▸ SET EXERCISE: The data must be returned in full and exactly as given.

▸ RECORDS TO PROCESS:

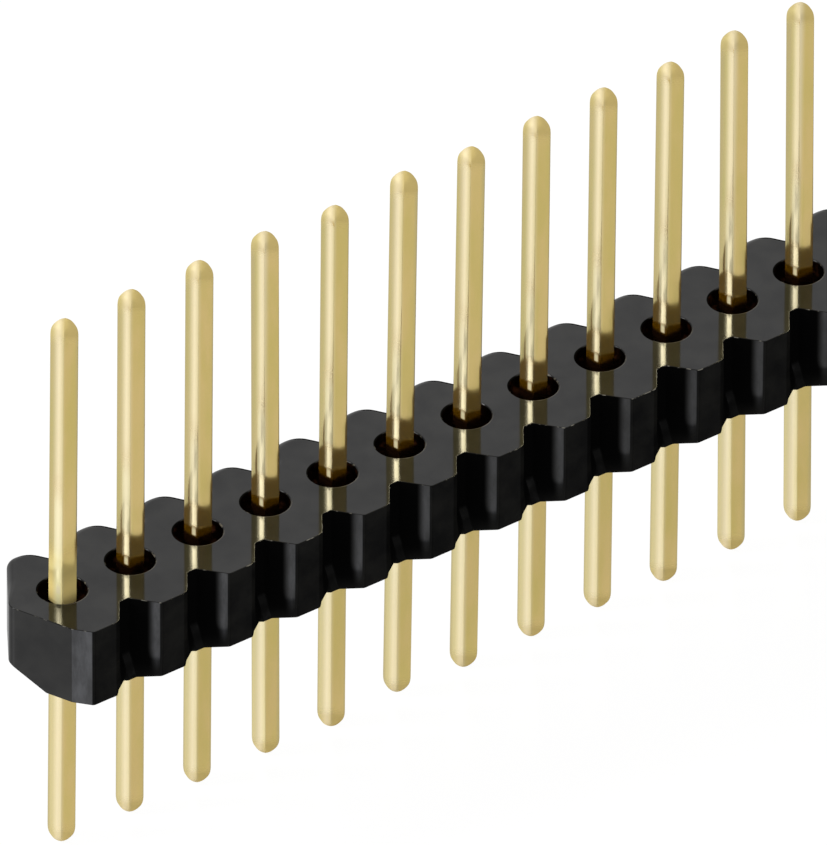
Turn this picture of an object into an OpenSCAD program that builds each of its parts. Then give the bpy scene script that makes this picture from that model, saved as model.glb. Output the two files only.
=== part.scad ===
// Straight pin header strip, single row: square posts pressed through one moulded insulator.
// The row runs along X, the posts stand along Z, and Z = 0 is the underside that sits on the board.
// The low-X end is the end that was snapped off a longer strip.

/* [Row] */
// Number of posts, and so of moulded cells
pin_count = 20; // [2:1:40]
// Distance from one post's axis to the next
pitch = 2.54; // [2.3:0.02:3.96]

/* [Insulator] */
// Height of the moulded body
body_h = 2.64; // [1.6:0.02:5]
// Depth across the row, over the flat faces of the cells
body_d = 4.74; // [3.9:0.02:7]
// Depth across the row at the snap-off notches
waist_d = 3.1; // [2:0.02:3.4]
// Length of the flat bottom of a notch, along the row
notch_floor = 0.32; // [0.16:0.02:0.4]
// Length of the flat face of a cell, along the row
cell_face = 0.96; // [0.7:0.02:1.1]
// Radius of the upright corners of a cell
cell_corner_r = 0.3; // [0.04:0.01:0.4]
// Radius of the inner corners at the bottom of a notch
notch_corner_r = 0.08; // [0.02:0.01:0.1]
// How far the cells sit off their posts, along the row
cell_offset = -0.1; // [-0.15:0.01:0.15]
// Distance from the first post to the front edge of the snapped end
snap_reach = 1.06; // [1.02:0.01:1.1]
// Angle of the snapped end, off square to the row
snap_skew = 20; // [10:1:24]
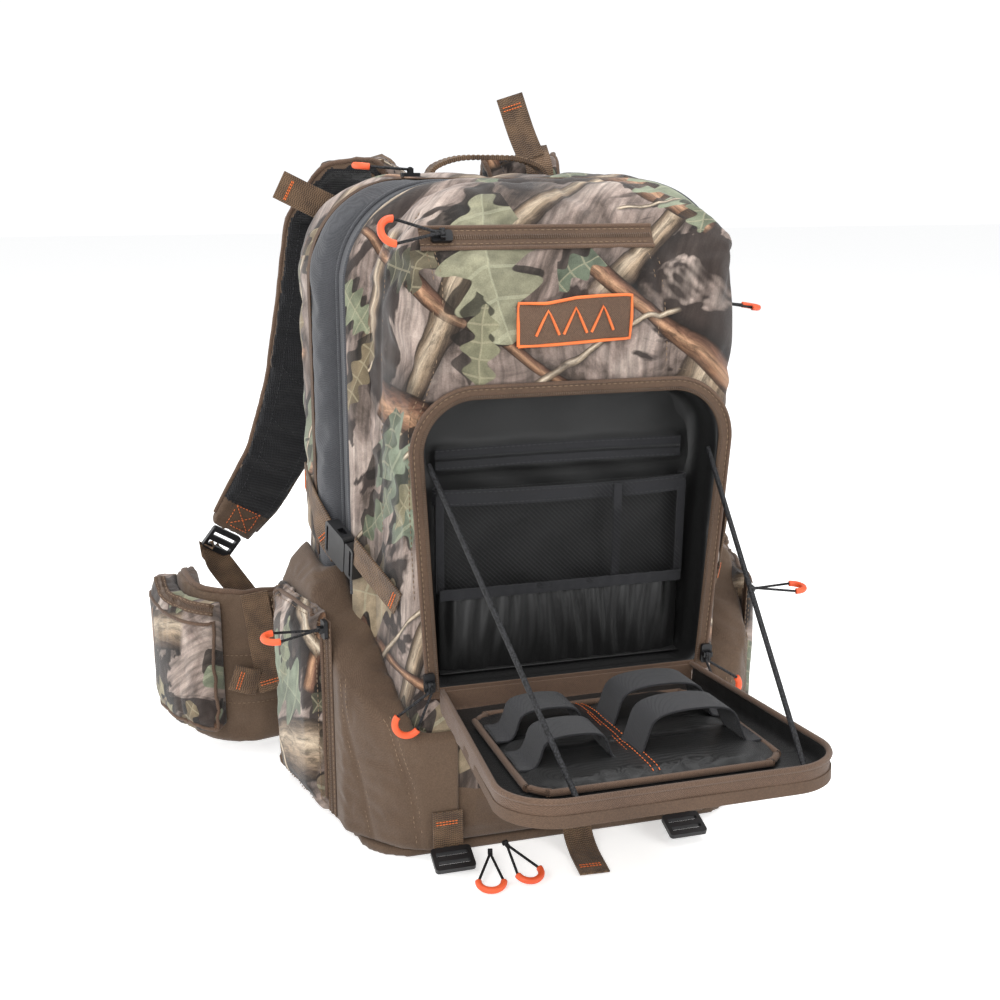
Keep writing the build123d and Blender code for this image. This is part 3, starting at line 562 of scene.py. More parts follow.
def leafLayer(tree, point, under, plan):
    # printed oak leaves: one to a cell, each turned its own way, with lobes, veins and a cast shadow
    spaced = addNode(tree, "Mapping", point, inputs={"Location": plan["shift"]})
    cells = addNode(tree, "TexVoronoi",
                    inputs={"Vector": spaced, "Scale": 1 / plan["cell"], "Randomness": 0.85},
                    voronoi_dimensions="2D", output=None)
    local = addNode(tree, "VectorMath", spaced, cells.outputs["Position"], operation="SUBTRACT")
    draw = addNode(tree, "SeparateColor", cells.outputs["Color"], output=None)
    angle = addNode(tree, "Math", draw.outputs[0], 6.283, operation="MULTIPLY")
    shown = addNode(tree, "Math", draw.outputs[1], plan["rare"], operation="GREATER_THAN")
    outlines = []
    for shift, grow in (((0, 0, 0), 1.0), ((0.007, -0.008, 0), 1.14)):
        moved = addNode(tree, "VectorMath", local, shift)
        turned = addNode(tree, "VectorRotate", moved, inputs={"Angle": angle}, rotation_type="Z_AXIS")
        split = addNode(tree, "SeparateXYZ", turned, output=None)
        away = addNode(tree, "Math", split.outputs[0], operation="ABSOLUTE")
        run = addNode(tree, "Math", split.outputs[1], plan["length"] * grow, operation="DIVIDE")
        fill = addNode(tree, "Math", addNode(tree, "Math", 1.0,
                                             addNode(tree, "Math", run, run, operation="MULTIPLY"),
                                             operation="SUBTRACT"), 0.0, operation="MAXIMUM")
        lobes = addNode(tree, "Math", addNode(tree, "Math", run, plan["lobes"], 0.6,
                                              operation="MULTIPLY_ADD"), operation="COSINE")
        lobes = addNode(tree, "Math", lobes, 0.3, 0.7, operation="MULTIPLY_ADD")
        edge = addNode(tree, "Math", addNode(tree, "Math", fill, 0.6, operation="POWER"), lobes,
                       operation="MULTIPLY")
        edge = addNode(tree, "Math", edge, plan["width"] * grow, operation="MULTIPLY")
        inside = addNode(tree, "MapRange", addNode(tree, "Math", edge, away, operation="SUBTRACT"), 0.0,
                         0.0012 * grow, 0.0, 1.0)
        outlines.append((addNode(tree, "Math", inside, shown, operation="MULTIPLY"), away, run,
                         split.outputs[0]))
    (mask, away, run, across), (cast, _, _, _) = outlines
    under = addNode(tree, "Mix", addNode(tree, "Math", cast, 0.82, operation="MULTIPLY"),
                    inputs={6: under, 7: toLinear("#17130f")}, output=2, data_type="RGBA")
    body = addNode(tree, "ValToRGB", draw.outputs[2], stops=plan["colours"])
    mottled = addNode(tree, "TexNoise", inputs={"Vector": spaced, "Scale": 70.0, "Detail": 5.0})
    lit = addNode(tree, "MapRange", mottled, 0.3, 0.7, 0.62, 1.25)
    half = addNode(tree, "Math", addNode(tree, "Math", across, 0.0, operation="GREATER_THAN"), 0.25, 0.8,
                   operation="MULTIPLY_ADD")
    body = addNode(tree, "Mix", 1.0,
                   inputs={6: body, 7: addNode(tree, "Math", lit, half, operation="MULTIPLY")}, output=2,
                   data_type="RGBA", blend_type="MULTIPLY")
    vein = addNode(tree, "Math", away, -55.0, addNode(tree, "Math", run, 16.0, operation="MULTIPLY"),
                   operation="MULTIPLY_ADD")
    vein = addNode(tree, "Math", addNode(tree, "Math", vein, operation="SINE"), 0.93,
                   operation="GREATER_THAN")
    rib = addNode(tree, "Math", away, 0.0007, operation="LESS_THAN")
    line = addNode(tree, "Math", addNode(tree, "Math", vein, rib, operation="MAXIMUM"), 0.3,
                   operation="MULTIPLY")
    body = addNode(tree, "Mix", line, inputs={6: body, 7: toLinear(plan["vein"])}, output=2,
                   data_type="RGBA")
    return addNode(tree, "Mix", mask, inputs={6: under, 7: body}, output=2, data_type="RGBA")


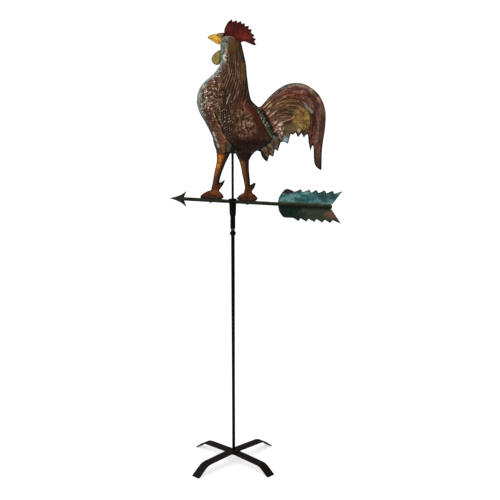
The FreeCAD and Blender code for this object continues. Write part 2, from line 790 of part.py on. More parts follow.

▸ CORRECT ANSWER:
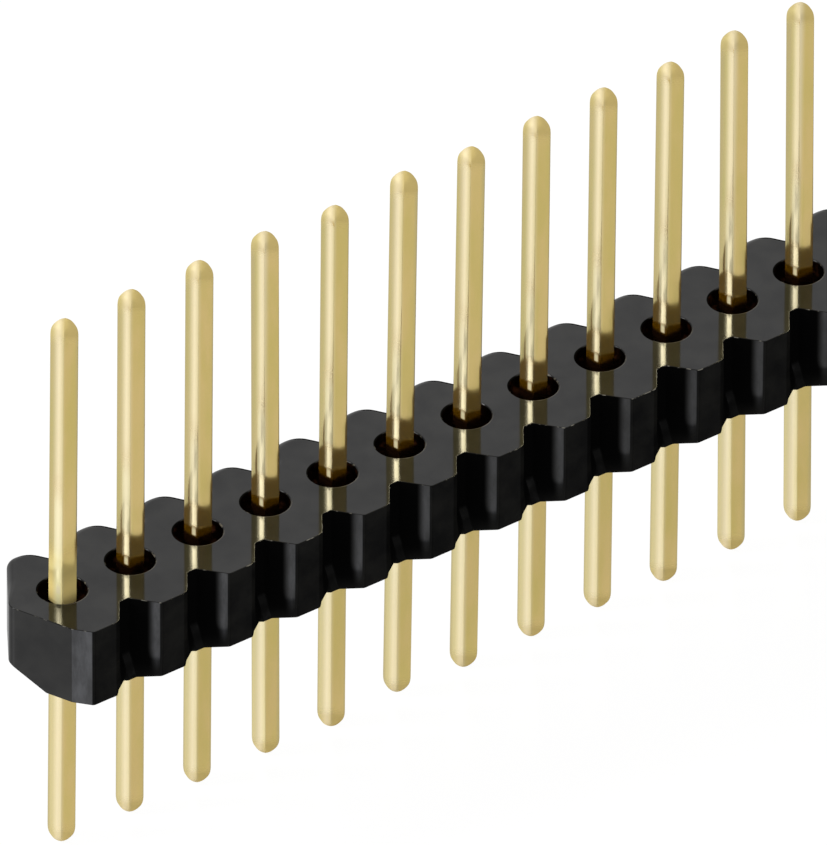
Turn this picture of an object into an OpenSCAD program that builds each of its parts. Then give the bpy scene script that makes this picture from that model, saved as model.glb. Output the two files only.
=== part.scad ===
// Straight pin header strip, single row: square posts pressed through one moulded insulator.
// The row runs along X, the posts stand along Z, and Z = 0 is the underside that sits on the board.
// The low-X end is the end that was snapped off a longer strip.

/* [Row] */
// Number of posts, and so of moulded cells
pin_count = 20; // [2:1:40]
// Distance from one post's axis to the next
pitch = 2.54; // [2.3:0.02:3.96]

/* [Insulator] */
// Height of the moulded body
body_h = 2.64; // [1.6:0.02:5]
// Depth across the row, over the flat faces of the cells
body_d = 4.74; // [3.9:0.02:7]
// Depth across the row at the snap-off notches
waist_d = 3.1; // [2:0.02:3.4]
// Length of the flat bottom of a notch, along the row
notch_floor = 0.32; // [0.16:0.02:0.4]
// Length of the flat face of a cell, along the row
cell_face = 0.96; // [0.7:0.02:1.1]
// Radius of the upright corners of a cell
cell_corner_r = 0.3; // [0.04:0.01:0.4]
// Radius of the inner corners at the bottom of a notch
notch_corner_r = 0.08; // [0.02:0.01:0.1]
// How far the cells sit off their posts, along the row
cell_offset = -0.1; // [-0.15:0.01:0.15]
// Distance from the first post to the front edge of the snapped end
snap_reach = 1.06; // [1.02:0.01:1.1]
// Angle of the snapped end, off square to the row
snap_skew = 20; // [10:1:24]
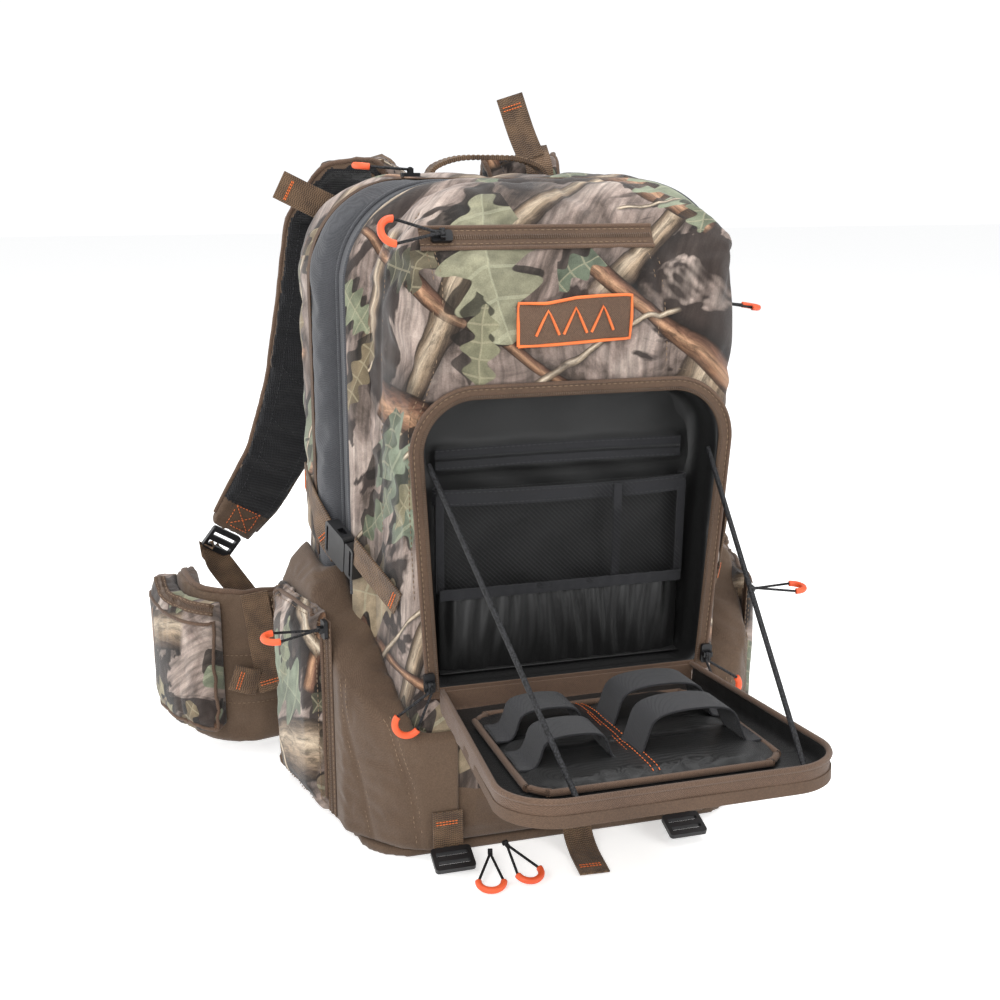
Keep writing the build123d and Blender code for this image. This is part 3, starting at line 562 of scene.py. More parts follow.
def leafLayer(tree, point, under, plan):
    # printed oak leaves: one to a cell, each turned its own way, with lobes, veins and a cast shadow
    spaced = addNode(tree, "Mapping", point, inputs={"Location": plan["shift"]})
    cells = addNode(tree, "TexVoronoi",
                    inputs={"Vector": spaced, "Scale": 1 / plan["cell"], "Randomness": 0.85},
                    voronoi_dimensions="2D", output=None)
    local = addNode(tree, "VectorMath", spaced, cells.outputs["Position"], operation="SUBTRACT")
    draw = addNode(tree, "SeparateColor", cells.outputs["Color"], output=None)
    angle = addNode(tree, "Math", draw.outputs[0], 6.283, operation="MULTIPLY")
    shown = addNode(tree, "Math", draw.outputs[1], plan["rare"], operation="GREATER_THAN")
    outlines = []
    for shift, grow in (((0, 0, 0), 1.0), ((0.007, -0.008, 0), 1.14)):
        moved = addNode(tree, "VectorMath", local, shift)
        turned = addNode(tree, "VectorRotate", moved, inputs={"Angle": angle}, rotation_type="Z_AXIS")
        split = addNode(tree, "SeparateXYZ", turned, output=None)
        away = addNode(tree, "Math", split.outputs[0], operation="ABSOLUTE")
        run = addNode(tree, "Math", split.outputs[1], plan["length"] * grow, operation="DIVIDE")
        fill = addNode(tree, "Math", addNode(tree, "Math", 1.0,
                                             addNode(tree, "Math", run, run, operation="MULTIPLY"),
                                             operation="SUBTRACT"), 0.0, operation="MAXIMUM")
        lobes = addNode(tree, "Math", addNode(tree, "Math", run, plan["lobes"], 0.6,
                                              operation="MULTIPLY_ADD"), operation="COSINE")
        lobes = addNode(tree, "Math", lobes, 0.3, 0.7, operation="MULTIPLY_ADD")
        edge = addNode(tree, "Math", addNode(tree, "Math", fill, 0.6, operation="POWER"), lobes,
                       operation="MULTIPLY")
        edge = addNode(tree, "Math", edge, plan["width"] * grow, operation="MULTIPLY")
        inside = addNode(tree, "MapRange", addNode(tree, "Math", edge, away, operation="SUBTRACT"), 0.0,
                         0.0012 * grow, 0.0, 1.0)
        outlines.append((addNode(tree, "Math", inside, shown, operation="MULTIPLY"), away, run,
                         split.outputs[0]))
    (mask, away, run, across), (cast, _, _, _) = outlines
    under = addNode(tree, "Mix", addNode(tree, "Math", cast, 0.82, operation="MULTIPLY"),
                    inputs={6: under, 7: toLinear("#17130f")}, output=2, data_type="RGBA")
    body = addNode(tree, "ValToRGB", draw.outputs[2], stops=plan["colours"])
    mottled = addNode(tree, "TexNoise", inputs={"Vector": spaced, "Scale": 70.0, "Detail": 5.0})
    lit = addNode(tree, "MapRange", mottled, 0.3, 0.7, 0.62, 1.25)
    half = addNode(tree, "Math", addNode(tree, "Math", across, 0.0, operation="GREATER_THAN"), 0.25, 0.8,
                   operation="MULTIPLY_ADD")
    body = addNode(tree, "Mix", 1.0,
                   inputs={6: body, 7: addNode(tree, "Math", lit, half, operation="MULTIPLY")}, output=2,
                   data_type="RGBA", blend_type="MULTIPLY")
    vein = addNode(tree, "Math", away, -55.0, addNode(tree, "Math", run, 16.0, operation="MULTIPLY"),
                   operation="MULTIPLY_ADD")
    vein = addNode(tree, "Math", addNode(tree, "Math", vein, operation="SINE"), 0.93,
                   operation="GREATER_THAN")
    rib = addNode(tree, "Math", away, 0.0007, operation="LESS_THAN")
    line = addNode(tree, "Math", addNode(tree, "Math", vein, rib, operation="MAXIMUM"), 0.3,
                   operation="MULTIPLY")
    body = addNode(tree, "Mix", line, inputs={6: body, 7: toLinear(plan["vein"])}, output=2,
                   data_type="RGBA")
    return addNode(tree, "Mix", mask, inputs={6: under, 7: body}, output=2, data_type="RGBA")


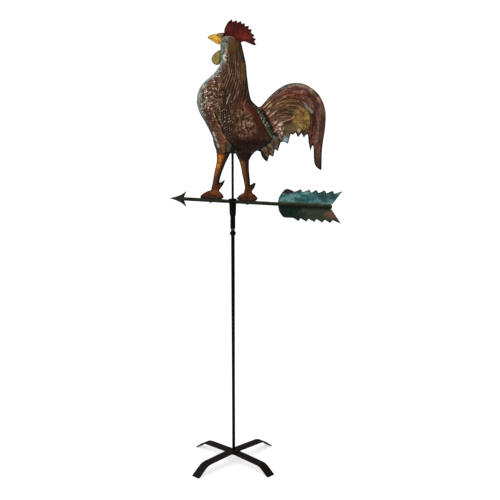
The FreeCAD and Blender code for this object continues. Write part 2, from line 790 of part.py on. More parts follow.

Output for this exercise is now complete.